Proof of Connected Diagrams

The logarithmic relationship is equivalent to $$Z[J]=\exp[iW[J]]$$ where $W$ is the sum of connected diagrams. This formula is trivial to prove via Taylor expansion of the exponential $$\exp(X) = \sum_{n=0}^\infty \frac{X^n}{n!} $$ If we substitute $i$ times the sum of all connected diagrams $iW$ for $X$ in this formula, the term $X^n/n!$ will simply produce the products of $n$ components, i.e. all disconnected (for $n\gt 2$) diagrams with $n$ components.

The combinatorial factor will work, too. Recall that when we evaluate Feynman diagrams, we have to divide by the symmetry factor. The symmetry group of a disconnected, $n$-component diagram includes the permutation group of all the $n$ components if the components are the same, that's why there is $1/n!$ in front of a "fixed single 1-component diagram" to the $n$-th power.

The extra symmetry group from permuting the components is reduced to the product of $n_i!$ over all subgroups of the group of $n$ components that contain the same diagram. But $$ \prod_i \frac{1}{n_i!} $$ is exactly what we get if we calculate $1/n!$ times the coefficient from the expansion of the $n$th-power of the sum of the connected diagrams.
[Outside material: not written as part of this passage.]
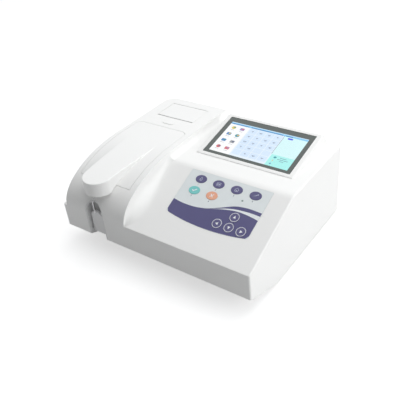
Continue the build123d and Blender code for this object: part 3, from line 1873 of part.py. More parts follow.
nut_front_y = rear - shell_wall - panel_thickness - nut_thickness
waste_turn_y = front + waste_turn_depth
with BuildLine() as waste_route:
    FilletPolyline(
        (waste_leg_x, pump_y + pump_leg, tube_z),
        (waste_leg_x, waste_drop_y, tube_z),
        (waste_leg_x, waste_drop_y, waste_run_height),
        (waste_leg_x, waste_turn_y, waste_run_height),
        (waste_x, waste_turn_y, waste_height),
        (waste_x, nut_front_y, waste_height),
        radius=hose_bend,
    )
with BuildPart() as waste_tube:
    waste_line = waste_route.wires()[0]
    sweep(ring_section(waste_line, tube_radius, tube_bore), path=waste_line)
keep(waste_tube, "waste_tube")

# Rear panel with its cut-outs
panel_front_y = rear - shell_wall - panel_thickness
inlet_x = entry_x + inlet_shift
fuse_x = entry_x + fuse_shift
switch_x = entry_x + switch_shift

with BuildPart() as rear_panel:
    block(
        (panel_left, panel_right),
        (panel_front_y, panel_front_y + panel_thickness),
        (panel_low, panel_high),
    )
    block(
        (entry_x - entry_width / 2 + entry_lip - fit_gap, entry_x + entry_width / 2 - entry_lip + fit_gap),
        (panel_front_y - 1, rear),
        (
            entry_height - entry_tall / 2 + entry_lip - fit_gap,
            entry_height + entry_tall / 2 - entry_lip + fit_gap,
        ),
        mode=Mode.SUBTRACT,
    )
    block(
        (serial_x - serial_width / 2 - fit_gap, serial_x + serial_width / 2 + fit_gap),
        (panel_front_y - 1, rear),
        (port_height - serial_tall / 2 - fit_gap, port_height + serial_tall / 2 + fit_gap),
        mode=Mode.SUBTRACT,
    )
    block(
        (usb_x - usb_width / 2 - fit_gap, usb_x + usb_width / 2 + fit_gap),
        (panel_front_y - 1, rear),
        (port_height - usb_tall / 2 - fit_gap, port_height + usb_tall / 2 + fit_gap),
        mode=Mode.SUBTRACT,
    )
    rod(
        (waste_x, panel_front_y - 1, waste_height),
        (0, 1, 0),
        fitting_radius + fit_gap,
        2 * shell_wall,
        mode=Mode.SUBTRACT,
    )
    fan_plane = Plane(origin=(fan_x, panel_front_y - 1, fan_height), x_dir=(1, 0, 0), z_dir=(0, 1, 0))
    with BuildSketch(fan_plane):
        with GridLocations(vent_pitch, 0, vent_count, 1):
            SlotOverall(2 * fan_bore_radius - vent_pitch, vent_width, rotation=90)
    extrude(amount=2 * shell_wall, mode=Mode.SUBTRACT)
    vent_plane = Plane(origin=(vent_x, panel_front_y - 1, fan_height), x_dir=(1, 0, 0), z_dir=(0, 1, 0))
    with BuildSketch(vent_plane):
        with GridLocations(vent_pitch, 0, 2 * vent_count, 1):
            SlotOverall(vent_length, vent_width, rotation=90)
    extrude(amount=2 * shell_wall, mode=Mode.SUBTRACT)
keep(rear_panel, "rear_panel")

entry_face_y = rear - shell_wall + entry_flange
entry_back_y = rear - shell_wall - entry_body
with BuildPart() as mains_inlet:
    block(
        (entry_x - entry_width / 2, entry_x + entry_width / 2),
        (rear - shell_wall, entry_face_y),
        (entry_height - entry_tall / 2, entry_height + entry_tall / 2),
    )
    block(
        (entry_x - entry_width / 2 + entry_lip, entry_x + entry_width / 2 - entry_lip),
        (entry_back_y, rear - shell_wall),
        (entry_height - entry_tall / 2 + entry_lip, entry_height + entry_tall / 2 - entry_lip),
    )
    with BuildSketch(Plane(origin=(inlet_x, entry_face_y, entry_height), x_dir=(-1, 0, 0), z_dir=(0, 1, 0))):
        Rectangle(inlet_width, inlet_tall)
        chamfer(vertices().group_by(Axis.Y)[-1], length=inlet_corner)
    extrude(amount=-inlet_depth, mode=Mode.SUBTRACT)
    for shift_x, shift_z in ((-inlet_pin_pitch, -1), (inlet_pin_pitch, -1), (0, 3)):
        block(
            (inlet_x + shift_x - 1, inlet_x + shift_x + 1),
            (entry_face_y - inlet_depth - 1, entry_face_y - inlet_depth + inlet_pin_length),
            (entry_height + shift_z - 2, entry_height + shift_z + 2),
        )
    block(
        (fuse_x - fuse_width / 2 - fit_gap, fuse_x + fuse_width / 2 + fit_gap),
        (entry_face_y - fuse_length - fit_gap, entry_face_y + 1),
        (entry_height - fuse_tall / 2 - fit_gap, entry_height + fuse_tall / 2 + fit_gap),
        mode=Mode.SUBTRACT,
    )
    block(
        (switch_x - switch_width / 2 - fit_gap, switch_x + switch_width / 2 + fit_gap),
        (entry_face_y - switch_room, entry_face_y + 1),
        (entry_height - switch_tall / 2 - 3 * fit_gap, entry_height + switch_tall / 2 + 3 * fit_gap),
        mode=Mode.SUBTRACT,
    )
    rod(
        (
            switch_x - switch_width / 2 - rocker_pin_length - fit_gap,
            switch_axis_y,
            entry_height,
        ),
        (1, 0, 0),
        rocker_pin_radius + running_gap,
        switch_width + 2 * (rocker_pin_length + fit_gap),
        mode=Mode.SUBTRACT,
    )
keep(mains_inlet, "mains_inlet")

with BuildPart() as fuse_drawer:
    block(
        (fuse_x - fuse_width / 2, fuse_x + fuse_width / 2),
        (entry_face_y - fuse_length, entry_face_y + fuse_rise),
        (entry_height - fuse_tall / 2, entry_height + fuse_tall / 2),
    )
    block(
        (fuse_x - fuse_width / 2 + 1, fuse_x + fuse_width / 2 + 1),
        (entry_face_y - fuse_length + 2, entry_face_y - fuse_rise - 3),
        (entry_height - fuse_tall / 2 + 2, entry_height + fuse_tall / 2 - 2),
        mode=Mode.SUBTRACT,
    )
keep(fuse_drawer, "fuse_drawer")

# Rocker of the power switch, shown tilted to its rest side
rocker_plane = Plane(origin=(switch_x, switch_axis_y, entry_height), x_dir=(1, 0, 0), z_dir=(0, -1, 0))
rocker_plane = rocker_plane.rotated((-switch_tilt, 0, 0))
with BuildPart() as power_switch:
    with BuildSketch(rocker_plane):
        Rectangle(switch_width, switch_tall)
    extrude(amount=-rocker_front)
    extrude(power_switch.faces().sort_by(Axis.Y)[0], amount=rocker_back)
    rod(
        (switch_x - switch_width / 2 - rocker_pin_length, switch_axis_y, entry_height),
        (1, 0, 0),
        rocker_pin_radius,
        switch_width + 2 * rocker_pin_length,
    )
keep(power_switch, "power_switch")

with BuildPart() as fan_housing:
    fan_back_y = panel_front_y - fan_depth
    with BuildSketch(Plane(origin=(fan_x, fan_back_y, fan_height), z_dir=(0, 1, 0))):
        RectangleRounded(fan_size, fan_size, fan_corner_radius)
        Circle(fan_bore_radius, mode=Mode.SUBTRACT)
    extrude(amount=fan_depth)
    with BuildSketch(Plane(origin=(fan_x, fan_back_y, fan_height), z_dir=(0, 1, 0))):
        Circle(fan_hub_radius)
        with PolarLocations(0, 4):
            with Locations((fan_bore_radius / 2, 0)):
                Rectangle(fan_bore_radius + 1, fan_spoke_width)
    extrude(amount=fan_frame_plate)
    rod(
        (fan_x, fan_back_y - 1, fan_height),
        (0, 1, 0),
        fan_shaft_radius + running_gap,
        fan_depth,
        mode=Mode.SUBTRACT,
    )
keep(fan_housing, "fan_housing")

with BuildPart() as fan_rotor:
    rotor_start_y = fan_back_y + fan_frame_plate + fit_gap
    rotor_length = fan_depth - fan_frame_plate - 3 * fit_gap
    rod((fan_x, rotor_start_y, fan_height), (0, 1, 0), fan_hub_radius, rotor_length)
    rod((fan_x, fan_back_y, fan_height), (0, 1, 0), fan_shaft_radius, fan_frame_plate + 1)
    blade_span = fan_bore_radius - fan_tip_gap - fan_hub_radius + 1
    pitch = radians(fan_blade_pitch)
    for index in range(fan_blade_count):
        turn = radians(360 / fan_blade_count * index)
        outward = Vector(cos(turn), 0, sin(turn))
        sideways = Vector(-sin(turn), 0, cos(turn))
        chord = sideways * cos(pitch) + Vector(0, 1, 0) * sin(pitch)
        hub_centre = Vector(fan_x, rotor_start_y + rotor_length / 2, fan_height)
        start = hub_centre + outward * (fan_hub_radius - 1)
        with BuildSketch(Plane(origin=start, x_dir=chord, z_dir=outward)):
            Rectangle(fan_blade_chord, fan_blade_thickness)
        extrude(amount=blade_span)
keep(fan_rotor, "fan_rotor")

with BuildPart() as data_ports:
    for port_x, width, tall, lip in (
        (serial_x, serial_width, serial_tall, serial_wall),
        (usb_x, usb_width, usb_tall, usb_wall),
    ):
        block(
            (port_x - width / 2, port_x + width / 2),
            (rear - shell_wall - port_body, rear - shell_wall + 1),
            (port_height - tall / 2, port_height + tall / 2),
        )
        block(
            (port_x - width / 2 + lip, port_x + width / 2 - lip),
            (rear - shell_wall - port_body / 2, rear),
            (port_height - tall / 2 + usb_wall, port_height + tall / 2 - usb_wall),
            mode=Mode.SUBTRACT,
        )
keep(data_ports, "data_ports")

with BuildPart() as waste_fitting:
    rod((waste_x, rear - shell_wall, waste_height), (0, 1, 0), fitting_flange, shell_wall / 2)
    rod((waste_x, nut_front_y, waste_height), (0, 1, 0), fitting_radius, nut_thickness + shell_wall)
    rod((waste_x, rear - shell_wall, waste_height), (0, 1, 0), barb_radius, shell_wall)
    rod((waste_x, nut_front_y, waste_height), (0, 1, 0), fitting_flange - 1, nut_thickness)
    rod((waste_x, nut_front_y - port_length, waste_height), (0, 1, 0), tube_bore - running_gap, port_length)
    rod((waste_x, nut_front_y + 1, waste_height), (0, 1, 0), tube_bore, 3 * shell_wall, mode=Mode.SUBTRACT)
keep(waste_fitting, "waste_fitting")

# Electronics on their standoffs
board_level = foot_height + floor_wall + board_standoff
with BuildPart() as main_board:
    board_x, board_y = board_centre[0], front + board_centre[1]
    block(
        (board_x - board_size[0] / 2, board_x + board_size[0] / 2),
        (board_y - board_size[1] / 2, board_y + board_size[1] / 2),
        (board_level, board_level + board_thickness),
    )
    board_top = board_level + board_thickness
    for shift_x, shift_y, width, length, tall in main_board_chips:
        block(
            (board_x + shift_x - width / 2, board_x + shift_x + width / 2),
            (board_y + shift_y - length / 2, board_y + shift_y + length / 2),
            (board_top, board_top + tall),
        )
keep(main_board, "main_board")

with BuildPart() as power_supply:
    supply_x, supply_y = supply_centre[0], front + supply_centre[1]
    block(
        (supply_x - supply_size[0] / 2, supply_x + supply_size[0] / 2),
        (supply_y - supply_size[1] / 2, supply_y + supply_size[1] / 2),
        (board_level, board_level + board_thickness),
    )
    for shift_x, shift_y, width, length, tall in supply_blocks:
        block(
            (supply_x + shift_x - width / 2, supply_x + shift_x + width / 2),
            (supply_y + shift_y - length / 2, supply_y + shift_y + length / 2),
            (board_top, board_top + tall),
        )
    for shift_x, shift_y in supply_capacitors:
        rod(
            (supply_x + shift_x, supply_y + shift_y, board_top),
            (0, 0, 1),
            capacitor_radius,
            capacitor_height,
        )
keep(power_supply, "power_supply")

os.makedirs("parts", exist_ok=True)
for name, piece in parts.items():
    export_step(piece, f"parts/{name}.step")
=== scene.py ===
"""Looks of a semi-automatic biochemistry analyzer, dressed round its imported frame.

The frame brings every solid of the instrument. This script adds the printed keypad, the lit
screen and the small fittings, gives each surface its finish, and lights it in a white studio.
Lengths in the sub-assemblies are millimetres; the scene itself is in metres.
"""

from __future__ import annotations

import logging
import math
from collections.abc import Iterable, Sequence
from dataclasses import dataclass, field
from enum import Enum
from typing import Any, Union

import bmesh
import bpy
from mathutils import Matrix, Vector


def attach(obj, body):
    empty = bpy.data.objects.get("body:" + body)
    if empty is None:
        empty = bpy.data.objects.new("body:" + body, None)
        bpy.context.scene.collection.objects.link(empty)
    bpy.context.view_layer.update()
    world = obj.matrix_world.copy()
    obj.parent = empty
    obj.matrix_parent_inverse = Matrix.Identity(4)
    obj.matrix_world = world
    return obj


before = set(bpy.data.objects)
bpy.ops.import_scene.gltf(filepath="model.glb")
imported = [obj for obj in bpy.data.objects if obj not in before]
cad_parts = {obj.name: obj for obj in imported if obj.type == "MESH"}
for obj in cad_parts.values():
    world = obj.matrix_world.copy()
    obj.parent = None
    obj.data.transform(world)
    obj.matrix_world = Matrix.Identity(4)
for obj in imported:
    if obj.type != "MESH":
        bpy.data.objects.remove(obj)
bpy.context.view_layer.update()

MM = 0.001
FULL_TURN = 2 * math.pi
ROUND_STEPS = 48
CORNER_STEPS = 5
SHARP_ANGLE = math.radians(32)
WELD = 1e-7
WHITE = (1.0, 1.0, 1.0)
NEAR_BLACK = (0.02, 0.02, 0.02)
DUST = (0.5, 0.5, 0.48)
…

Essentially, the answer to this is nothing but a consequence of the product and chain rule for (functional) derivatives. Think of W as some abstract object where all the Feynman diagrams (up to arbitrary orders) are stored. It does not matter what W looks like exactly. Acting on W[J] with functional derivatives with respect to J, you will start to generate some "unique" diagrams, in the sense that each sequence of applied derivatives with respect to J gives you another diagram, so for example \begin{equation} \frac{\delta}{\delta J(x_1)} \frac{\delta}{\delta J(x_2)} \frac{\delta}{\delta J(x_3)} W[J] \end{equation} gives you the 3-point function with end-points $x_{1,2,3}$ etc. Now, think about taking some n functional derivatives from $e^{W[J]}$: \begin{equation} \frac{\delta}{\delta J(x_1)} \ldots \frac{\delta}{\delta J(x_n)} e^{W[J]} \end{equation} The first derivative gives you just $W[J] e^{W[J]}$. Now, you apply the second derivative, where you have to apply the product rule: \begin{equation} \frac{\delta}{\delta J(x_1)} \ldots \frac{\delta}{\delta J(x_{n-2})} \left[ \left( \frac{\delta}{\delta J(x_{n-1})} W[J] \right) + W[J] \frac{\delta}{\delta J(x_{n-1})} \right] e^{i W[z]} \end{equation} Now continue like that until you have taken all $n$ derivatives. You see that more and more terms arise. However, the only term that constantly gives you "new" diagrams is the one, where all derivatives are applied to $W[J]$ and none to the $e^{i W[J]}$ a second time. All the other diagrams are products of terms with fewer derivatives, applied on "different" $W[J]$ and hence correspond to a multiplication of several diagrams that are not full n-point functions.

So or instance, assume that after having applied the functional derivative some $k$-times straight on $W$ and then some $m := n-k$ times on another $e^{i W[J]}$ factor (just by doing product rule) you will get a product of a fully connected $k$-point function multiplied with a fully connected $m$-point function where $k+m = n$.


If you think for a second about permutations:

All permutations are a product of disjoint cycles. So you can write a permutation by multiplying cycles together, then dividing through by the number of ways you can stitch them together because that gives the same permutation.

So to get all permutations, you multiply cycles C by each other, which gives $C^n/n!$ and sum them up. In other words you can generate permutations by taking exponential of cycles, and so the log of permutations are cycles, the connected permutations.

This is made proper using combinatorial species and the symbolic method.

If you think about Z as a generating function for the combinatorial species of the feynman graphs, then taking a logarithm to get connected structures is exactly what you would expect. And if you look at the functional integration in a rough way, basically the same rules you learn about feynman diagrams are the ones given by manipulating the generators for these combinatorial species.